Die Lektüre führt durch den Zeitenlauf eines Jahres – vom Frühling und Sommer über Herbst und Winter bis in das nächste Frühjahr. Jede Jahreszeit hat ihre eigenen Erscheinungen und Wettereinflüsse. Hubbell erzählt von ihrer Arbeit, der Pflege der Bienenstöcke, die staunenswerten Wunder der Bienenwelt, den weiten Touren mit den in die Jahre gekommenen Pick Up über das Land, um den Honig schließlich an den Mann zu bringen. Mit der Zeit hat sie sich beachtliches handwerkliches Können angeeignet. Ihr sehr einfaches Leben ist eine einzige große Lektion, die sie mit äußerster Entschlossenheit, aber auch einer gewissen Gelassenheit annimmt. Nie beklagt sie sich über Schwierigkeiten, böse Überraschungen. Giftige Tiere wie die Braune Spinne und die Kupferkopfschlange sieht sie nicht als Feinde an, die es zu beseitigen gilt. Vielmehr begegnet sie ihnen mit gehörigem Respekt. Zwischen den Beschreibungen ihres Alltags und der Natur, von der sie umgeben wird, finden sich immer wieder persönliche Erinnerungen – an ihre Kindheit, an die Ehe mit Paul, ihrem Mann. Dabei ist sie nie allein. Sie hat Nachbarn, jeden Donnerstag findet sich die sogenannte Sherry-Runde ein, zudem genießt sie die Geselligkeit im Imkerverband. Der Leser spürt, diese Frau hat ihren Platz, ihr Leben gefunden.
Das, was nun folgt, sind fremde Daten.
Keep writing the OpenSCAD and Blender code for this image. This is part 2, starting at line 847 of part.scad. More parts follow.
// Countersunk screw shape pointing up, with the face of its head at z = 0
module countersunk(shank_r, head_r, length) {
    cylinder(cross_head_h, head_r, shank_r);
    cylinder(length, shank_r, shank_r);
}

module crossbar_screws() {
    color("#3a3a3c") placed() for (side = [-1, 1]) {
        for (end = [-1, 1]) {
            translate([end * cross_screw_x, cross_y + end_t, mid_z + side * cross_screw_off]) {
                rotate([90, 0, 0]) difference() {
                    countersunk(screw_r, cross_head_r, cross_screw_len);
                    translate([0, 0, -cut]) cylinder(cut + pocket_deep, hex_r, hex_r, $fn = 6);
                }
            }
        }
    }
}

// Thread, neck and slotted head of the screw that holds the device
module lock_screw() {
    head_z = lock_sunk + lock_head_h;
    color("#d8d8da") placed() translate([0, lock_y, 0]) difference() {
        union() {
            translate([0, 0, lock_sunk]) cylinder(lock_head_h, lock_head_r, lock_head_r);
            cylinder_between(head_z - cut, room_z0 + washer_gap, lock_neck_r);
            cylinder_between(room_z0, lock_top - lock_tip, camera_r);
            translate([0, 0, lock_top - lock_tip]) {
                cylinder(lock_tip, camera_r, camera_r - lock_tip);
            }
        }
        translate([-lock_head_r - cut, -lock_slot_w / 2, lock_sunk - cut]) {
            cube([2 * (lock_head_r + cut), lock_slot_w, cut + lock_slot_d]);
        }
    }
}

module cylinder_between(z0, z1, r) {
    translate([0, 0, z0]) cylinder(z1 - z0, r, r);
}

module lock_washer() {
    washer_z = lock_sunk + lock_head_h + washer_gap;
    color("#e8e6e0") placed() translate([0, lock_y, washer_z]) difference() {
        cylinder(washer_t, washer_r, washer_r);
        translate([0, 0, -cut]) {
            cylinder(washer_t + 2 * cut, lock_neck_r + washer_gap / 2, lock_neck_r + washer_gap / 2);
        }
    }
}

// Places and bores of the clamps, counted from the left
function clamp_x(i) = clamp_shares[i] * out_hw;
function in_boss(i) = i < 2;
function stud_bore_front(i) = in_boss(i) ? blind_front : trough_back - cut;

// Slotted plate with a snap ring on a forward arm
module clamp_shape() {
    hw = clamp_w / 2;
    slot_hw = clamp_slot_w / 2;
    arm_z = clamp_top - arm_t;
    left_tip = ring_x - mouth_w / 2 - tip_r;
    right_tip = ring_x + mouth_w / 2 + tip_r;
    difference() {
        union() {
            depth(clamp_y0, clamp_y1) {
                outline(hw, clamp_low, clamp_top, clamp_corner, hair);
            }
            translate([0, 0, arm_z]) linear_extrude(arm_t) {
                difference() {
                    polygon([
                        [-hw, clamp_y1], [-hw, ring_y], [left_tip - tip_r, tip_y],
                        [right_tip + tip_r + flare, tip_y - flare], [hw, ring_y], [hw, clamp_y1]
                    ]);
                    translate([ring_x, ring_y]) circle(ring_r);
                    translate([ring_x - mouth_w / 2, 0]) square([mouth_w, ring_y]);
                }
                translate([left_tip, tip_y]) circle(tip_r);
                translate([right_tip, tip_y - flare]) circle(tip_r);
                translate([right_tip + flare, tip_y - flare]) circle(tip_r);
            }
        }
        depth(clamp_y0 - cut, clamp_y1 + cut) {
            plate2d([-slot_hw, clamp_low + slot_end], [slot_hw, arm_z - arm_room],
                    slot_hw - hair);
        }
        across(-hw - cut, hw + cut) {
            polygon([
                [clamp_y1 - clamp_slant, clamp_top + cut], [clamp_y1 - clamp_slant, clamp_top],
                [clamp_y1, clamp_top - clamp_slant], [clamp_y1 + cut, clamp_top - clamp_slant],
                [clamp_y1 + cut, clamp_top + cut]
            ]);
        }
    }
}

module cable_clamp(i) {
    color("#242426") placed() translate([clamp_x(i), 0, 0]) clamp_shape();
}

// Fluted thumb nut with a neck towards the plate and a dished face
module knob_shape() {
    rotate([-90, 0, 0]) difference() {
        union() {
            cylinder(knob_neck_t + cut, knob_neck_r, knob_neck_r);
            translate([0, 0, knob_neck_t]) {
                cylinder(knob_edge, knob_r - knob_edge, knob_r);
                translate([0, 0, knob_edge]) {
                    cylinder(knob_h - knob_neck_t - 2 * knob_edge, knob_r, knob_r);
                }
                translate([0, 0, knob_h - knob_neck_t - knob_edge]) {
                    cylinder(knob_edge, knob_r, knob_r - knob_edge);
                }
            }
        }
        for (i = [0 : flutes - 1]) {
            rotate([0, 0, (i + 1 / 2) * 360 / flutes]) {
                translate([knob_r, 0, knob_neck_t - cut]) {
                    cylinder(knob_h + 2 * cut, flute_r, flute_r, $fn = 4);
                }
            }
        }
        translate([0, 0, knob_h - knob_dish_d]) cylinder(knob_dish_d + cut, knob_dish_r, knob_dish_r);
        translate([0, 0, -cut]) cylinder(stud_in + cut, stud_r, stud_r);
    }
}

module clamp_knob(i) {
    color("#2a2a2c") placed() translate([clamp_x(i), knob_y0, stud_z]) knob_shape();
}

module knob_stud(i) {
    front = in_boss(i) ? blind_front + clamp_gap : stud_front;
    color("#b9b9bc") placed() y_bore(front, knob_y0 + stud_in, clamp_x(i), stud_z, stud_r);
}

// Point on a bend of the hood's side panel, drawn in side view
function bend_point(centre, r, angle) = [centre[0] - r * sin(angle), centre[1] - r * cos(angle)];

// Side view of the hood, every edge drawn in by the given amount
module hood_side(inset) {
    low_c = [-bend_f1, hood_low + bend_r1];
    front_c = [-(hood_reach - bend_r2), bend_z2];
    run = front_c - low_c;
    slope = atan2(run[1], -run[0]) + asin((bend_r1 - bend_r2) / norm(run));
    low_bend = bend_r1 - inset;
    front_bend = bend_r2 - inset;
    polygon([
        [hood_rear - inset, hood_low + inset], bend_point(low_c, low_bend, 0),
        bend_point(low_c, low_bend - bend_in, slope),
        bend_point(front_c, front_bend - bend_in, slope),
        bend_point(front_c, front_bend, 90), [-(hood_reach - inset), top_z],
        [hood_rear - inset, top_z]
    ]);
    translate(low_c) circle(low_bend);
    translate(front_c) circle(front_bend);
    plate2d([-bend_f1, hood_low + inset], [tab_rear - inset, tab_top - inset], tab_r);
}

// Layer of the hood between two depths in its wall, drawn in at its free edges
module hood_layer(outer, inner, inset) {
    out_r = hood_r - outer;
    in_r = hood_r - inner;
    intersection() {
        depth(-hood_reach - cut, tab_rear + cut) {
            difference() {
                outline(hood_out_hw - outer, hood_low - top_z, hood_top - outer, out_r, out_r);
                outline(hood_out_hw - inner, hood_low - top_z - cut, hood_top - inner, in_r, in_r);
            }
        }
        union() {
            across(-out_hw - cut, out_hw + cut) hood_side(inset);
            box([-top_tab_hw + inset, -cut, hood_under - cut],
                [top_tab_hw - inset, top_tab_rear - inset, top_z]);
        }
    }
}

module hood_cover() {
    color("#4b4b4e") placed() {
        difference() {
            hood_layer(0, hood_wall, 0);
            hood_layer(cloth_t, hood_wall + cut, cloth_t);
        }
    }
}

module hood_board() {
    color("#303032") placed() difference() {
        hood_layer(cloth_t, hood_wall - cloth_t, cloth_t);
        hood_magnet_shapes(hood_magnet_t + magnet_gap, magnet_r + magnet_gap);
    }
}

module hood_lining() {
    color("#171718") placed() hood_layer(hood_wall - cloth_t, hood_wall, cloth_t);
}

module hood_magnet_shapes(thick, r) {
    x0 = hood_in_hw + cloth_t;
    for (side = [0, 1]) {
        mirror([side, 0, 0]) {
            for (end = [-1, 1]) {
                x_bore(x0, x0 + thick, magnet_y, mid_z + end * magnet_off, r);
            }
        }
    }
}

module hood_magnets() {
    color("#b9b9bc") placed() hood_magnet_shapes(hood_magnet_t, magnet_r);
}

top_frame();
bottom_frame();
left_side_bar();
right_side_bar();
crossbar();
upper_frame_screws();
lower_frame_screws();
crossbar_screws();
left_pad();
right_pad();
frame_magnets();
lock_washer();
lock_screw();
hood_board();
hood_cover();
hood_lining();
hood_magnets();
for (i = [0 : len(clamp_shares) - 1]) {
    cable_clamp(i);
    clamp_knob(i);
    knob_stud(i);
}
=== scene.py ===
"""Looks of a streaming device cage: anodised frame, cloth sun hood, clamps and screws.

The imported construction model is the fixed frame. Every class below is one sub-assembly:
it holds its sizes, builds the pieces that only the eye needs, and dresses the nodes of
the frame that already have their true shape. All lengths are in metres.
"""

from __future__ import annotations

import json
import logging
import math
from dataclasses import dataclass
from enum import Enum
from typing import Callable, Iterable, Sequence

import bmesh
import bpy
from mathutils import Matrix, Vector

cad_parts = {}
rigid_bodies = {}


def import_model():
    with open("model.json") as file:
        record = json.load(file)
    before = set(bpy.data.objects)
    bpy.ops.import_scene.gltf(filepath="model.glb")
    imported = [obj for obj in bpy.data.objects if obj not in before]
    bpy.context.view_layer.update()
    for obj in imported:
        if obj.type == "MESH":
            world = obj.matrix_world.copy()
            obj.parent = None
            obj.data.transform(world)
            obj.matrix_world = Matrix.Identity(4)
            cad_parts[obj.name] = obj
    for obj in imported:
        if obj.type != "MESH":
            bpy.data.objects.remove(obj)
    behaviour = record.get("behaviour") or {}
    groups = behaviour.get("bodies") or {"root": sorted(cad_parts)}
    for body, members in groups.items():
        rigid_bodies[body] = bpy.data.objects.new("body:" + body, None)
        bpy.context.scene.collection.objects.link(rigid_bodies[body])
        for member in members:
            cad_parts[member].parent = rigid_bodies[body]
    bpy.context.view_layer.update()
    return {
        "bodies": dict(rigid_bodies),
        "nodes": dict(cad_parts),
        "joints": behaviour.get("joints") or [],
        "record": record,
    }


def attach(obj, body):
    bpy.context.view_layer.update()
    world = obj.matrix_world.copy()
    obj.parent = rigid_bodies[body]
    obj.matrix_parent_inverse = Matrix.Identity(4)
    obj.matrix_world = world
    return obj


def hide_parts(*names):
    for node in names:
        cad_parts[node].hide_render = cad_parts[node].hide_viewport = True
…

„Aber in so engem, vertrautem Kontakt mit Lebewesen zu stehen, die so anders strukturiert sind und auf so andere Weise durchs Leben kommen als wir Menschen, das ist, als wäre ich eine Besucherin in einer fremden, aber unsagbar verzaubernden Welt.“
Bereitet dieses Landleben Hubbell eine unermessliche und einzigartige Erfahrung, wird dieses schmale Büchlein von knapp 270 Seiten zu einer großen Lehrstunde für den Leser. Er erhält nicht nur Einblicke in die Imkerei und die Bienenwelt, sondern auch in die Natur der Ozark Mountains. Er erfährt zudem, welche Kraft und Lebensfreude sich aus der Achtsamkeit schöpfen lässt. Hubbell widmet sich – ob direkt in und an ihrem Haus oder auf Wanderungen – den Wandlungen in der Natur, dem Verhalten der noch so kleinsten und noch so unauffälligsten Tiere. Sie blickt nie auf die Uhr, genießt diese Momente und Begegnungen mit Konzentration und Neugierde. Jedes Lebewesen, dessen Dasein sie nie hinterfragt, hat seinen Platz, seine Aufgabe. Trotz ihrer Erfahrungen mit den Bienen zeigt sie sich noch immer verblüfft über ihre einzigartigen Fähigkeiten. Heitere Passagen mit einigem Augenzwinkern regen zum Schmunzeln an, dem Thema Land und Stadt und dem Eingreifen des Menschen in die Natur widmet sie sich hingegen durchaus ernsthaft und kritisch.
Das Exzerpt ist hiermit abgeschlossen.